DATA FOR THIS EXERCISE:

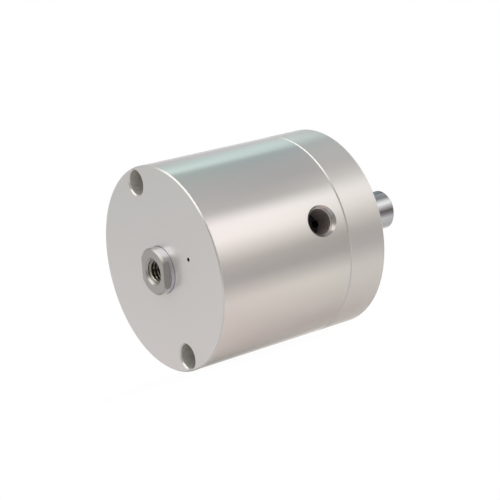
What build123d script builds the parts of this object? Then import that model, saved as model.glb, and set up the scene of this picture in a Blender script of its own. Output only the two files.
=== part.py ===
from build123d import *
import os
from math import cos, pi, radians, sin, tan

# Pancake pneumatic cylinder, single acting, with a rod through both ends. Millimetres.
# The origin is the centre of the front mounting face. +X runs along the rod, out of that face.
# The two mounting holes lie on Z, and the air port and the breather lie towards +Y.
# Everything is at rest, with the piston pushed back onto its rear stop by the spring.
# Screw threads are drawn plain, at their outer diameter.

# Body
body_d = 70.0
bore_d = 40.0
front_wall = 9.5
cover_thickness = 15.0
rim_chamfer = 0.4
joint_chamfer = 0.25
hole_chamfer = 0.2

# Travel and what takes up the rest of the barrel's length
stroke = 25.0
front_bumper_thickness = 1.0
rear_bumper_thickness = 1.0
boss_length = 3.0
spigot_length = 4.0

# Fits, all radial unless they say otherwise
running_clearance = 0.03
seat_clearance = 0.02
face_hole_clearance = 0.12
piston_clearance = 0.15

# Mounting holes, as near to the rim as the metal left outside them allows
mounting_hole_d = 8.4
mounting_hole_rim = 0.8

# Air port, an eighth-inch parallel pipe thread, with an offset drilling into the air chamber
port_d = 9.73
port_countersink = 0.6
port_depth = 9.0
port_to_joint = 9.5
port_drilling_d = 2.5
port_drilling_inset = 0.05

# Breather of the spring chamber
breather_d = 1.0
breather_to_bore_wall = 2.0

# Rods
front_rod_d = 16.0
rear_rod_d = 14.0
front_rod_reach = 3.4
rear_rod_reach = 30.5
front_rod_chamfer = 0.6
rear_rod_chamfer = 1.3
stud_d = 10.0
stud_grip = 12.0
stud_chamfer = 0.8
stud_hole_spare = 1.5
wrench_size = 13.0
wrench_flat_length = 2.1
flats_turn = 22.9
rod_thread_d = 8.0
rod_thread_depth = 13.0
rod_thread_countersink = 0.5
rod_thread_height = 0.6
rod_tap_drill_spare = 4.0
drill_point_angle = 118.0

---

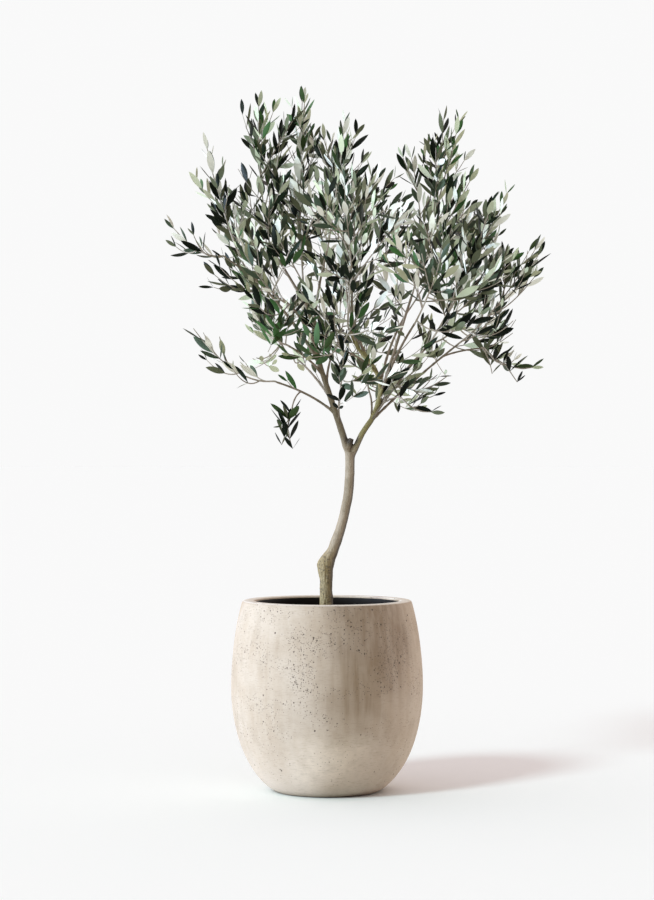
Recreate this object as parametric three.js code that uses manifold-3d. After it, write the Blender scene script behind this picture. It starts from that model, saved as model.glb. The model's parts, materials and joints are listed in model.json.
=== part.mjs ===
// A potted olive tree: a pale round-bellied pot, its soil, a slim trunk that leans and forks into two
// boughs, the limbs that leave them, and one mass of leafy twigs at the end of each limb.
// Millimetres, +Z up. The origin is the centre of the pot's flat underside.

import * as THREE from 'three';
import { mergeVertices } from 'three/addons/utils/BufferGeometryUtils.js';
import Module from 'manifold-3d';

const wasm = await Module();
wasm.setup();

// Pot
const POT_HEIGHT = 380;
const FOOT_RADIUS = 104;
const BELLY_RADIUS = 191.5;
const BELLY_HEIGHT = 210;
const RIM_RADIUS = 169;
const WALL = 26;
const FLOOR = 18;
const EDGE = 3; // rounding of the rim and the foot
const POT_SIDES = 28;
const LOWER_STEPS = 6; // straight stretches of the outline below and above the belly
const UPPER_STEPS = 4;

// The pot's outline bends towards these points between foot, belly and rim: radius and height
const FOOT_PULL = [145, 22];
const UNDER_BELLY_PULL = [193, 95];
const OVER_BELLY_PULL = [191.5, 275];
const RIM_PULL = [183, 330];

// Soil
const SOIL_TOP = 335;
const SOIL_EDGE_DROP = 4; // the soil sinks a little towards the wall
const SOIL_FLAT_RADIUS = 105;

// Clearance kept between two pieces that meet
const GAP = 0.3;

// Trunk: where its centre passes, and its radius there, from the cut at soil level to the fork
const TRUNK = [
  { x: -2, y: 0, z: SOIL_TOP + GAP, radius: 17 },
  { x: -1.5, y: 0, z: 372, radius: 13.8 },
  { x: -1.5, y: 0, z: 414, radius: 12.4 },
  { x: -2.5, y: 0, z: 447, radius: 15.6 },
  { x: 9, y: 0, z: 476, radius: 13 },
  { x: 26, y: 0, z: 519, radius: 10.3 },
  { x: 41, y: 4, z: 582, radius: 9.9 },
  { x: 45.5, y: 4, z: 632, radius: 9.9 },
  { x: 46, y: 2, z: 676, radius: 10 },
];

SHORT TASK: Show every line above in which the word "that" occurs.

ANSWER TO THIS TASK:
What build123d script builds the parts of this object? Then import that model, saved as model.glb, and set up the scene of this picture in a Blender script of its own. Output only the two files.
# The origin is the centre of the front mounting face. +X runs along the rod, out of that face.
Recreate this object as parametric three.js code that uses manifold-3d. After it, write the Blender scene script behind this picture. It starts from that model, saved as model.glb. The model's parts, materials and joints are listed in model.json.
// A potted olive tree: a pale round-bellied pot, its soil, a slim trunk that leans and forks into two
// boughs, the limbs that leave them, and one mass of leafy twigs at the end of each limb.
// Clearance kept between two pieces that meet